Carmen McEvoy

En su poema “Constitución Política”, publicado en “El Espejo de mi Tierra” en 1859, Felipe Pardo y Aliaga ironizó sobre las grandes contradicciones que existían entre una serie de cartas constitucionales, algunas nacidas a sangre y fuego, y la cruda realidad que el cotidianamente padecía. El creador del niño Goyito, sátira a la indecisión de la clase alta limeña, se encargó de revisar cada sección de la constitución vigente (soberanía, gobierno, ciudadanía, derechos, Poder Legislativo, Poder Ejecutivo, Poder Judicial, consejo de Estado, régimen interior, entre otros) con la finalidad de describir a la esquizofrénica república peruana.

Atrapados en la dinámica de una perversa economía monoexportadora y de un clasismo y un racismo que la pluma de Pardo y Aliaga no logró ocultar, los declaraban tener un “gobierno democrático, electivo, fundado en la unidad, republicano, emanado del pueblo soberano además de “responsable y alternativo”. Este “calificar pomposo y vano” enmascaraba, sin embargo, al universo de intriga perpetua y prebenda generosa donde el primer mandatario usualmente hacia lo que “le daba la gana”. Un valido de caudillos, como lo fue Pardo y Aliaga, entendió perfectamente el régimen prebendario donde los arreglos bajo la mesa entre Legislativo y Ejecutivo eran el pan de cada día. El daño que esta vieja práctica causaba era irreparable y por ello la república peruana fue crudamente descrita como “una pública res que con furor hambriento” era devorada “lonja a lonja” por la ambición y el descaro más absoluto.

El régimen prebendario, basado en ventajas arbitrarias repartidas desde el Estado, fue denunciado por una serie de autores del siglo XIX. Lo que queda claro es que el complejo sistema de dones y contradones hunde sus raíces en la primera década republicana donde una serie de facciones, peruanas y extranjeras, se disputaron de manera sistemática el botín estatal. El hecho de ser el “nudo del imperio”, como lo denominó Simón Bolívar, convirtió al Perú, y en especial a Lima, en una suerte de ‘hub’ regional donde convergieron ejércitos chilenos, porteños y grancolombianos, además de los conglomerados cívico-militares peruanos deseosos de ser compensados por los servicios prestados a la patria. Luego de que estas maquinarias se desmovilizaron, centenares de soldados impagos participaron en una serie de golpes de estado cuya finalidad fue acceder al gobierno por los empleos que este ponía a disposición de cada facción capaz de capturarlo. Lo interesante del caso es que un accionar tendiente a satisfacer las ansias de movilidad social de miles de soldados que pelearon a lo largo y ancho del Perú, fue enmascarado con el discurso moralista de “la salvación” nacional. Y es justamente en esos tiempos de múltiples traiciones e infinidad de acomodos cuando surgió la idea de que “el cambiamiento” –como se denominó al golpe de estado– era necesario para dotar de energía a un cuerpo político exhausto. “Cuando los pueblos del Perú, semejante a los cuerpos de los moribundos […] rogaban por los últimos remedios e imploraban los óleos de la resurrección política” tenían a su disposición el cambiamiento, señaló “El Despertador Republicano” para validar la deportación ilegal del presidente La Mar.

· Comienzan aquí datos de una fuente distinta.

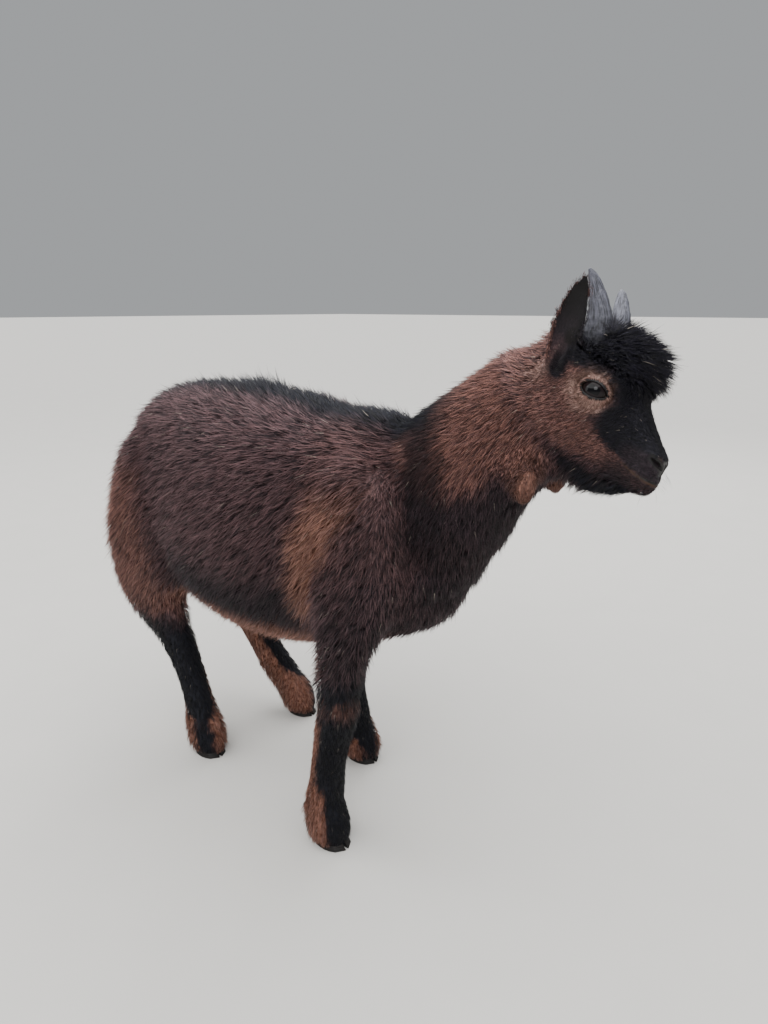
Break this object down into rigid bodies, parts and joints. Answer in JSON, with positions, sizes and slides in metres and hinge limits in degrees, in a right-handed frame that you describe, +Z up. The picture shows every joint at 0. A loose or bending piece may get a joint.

Si prestamos atención a la coreografía, escenografía e incluso la narrativa de la administración de turno, que incluye obviamente al Congreso de la República, descubriremos que la cultura política decimonónica aún vive y mora en las altas esferas del poder. Porque junto a la traición, la intriga, la corrupción, la hegemonía de intereses personales y la mentira que todo lo distorsiona, el golpismo es una opción que aún se percibe como salvadora. Bajo el manto de “la salvación de la patria” se sigue escondiendo, sin embargo, el intento de preservar el poder para mermar de la prebenda estatal, olvidando las necesidades reales de millones de peruanos empobrecidos por una crisis que es estructural y mundial. Ante un panorama tan desolador como el que estamos viviendo, no nos queda sino esperar una salida constitucional a esta crisis bicentenaria, mientras seguimos trabajando en nuestras respectivas esferas por el bien del Perú. No hay que olvidar que Francisco de Paula Gonzáles Vigil, quien se enfrentó al autoritarismo del general Gamarra con la famosa frase “yo debo acusar, yo acuso”, señaló a las asociaciones civiles, de las cuales escribió profusamente, como el real sustento de una república tan frágil y vulnerable como la nuestra. ¡Unamos esfuerzos y habilidades por el bien del Perú, que tanto se merece!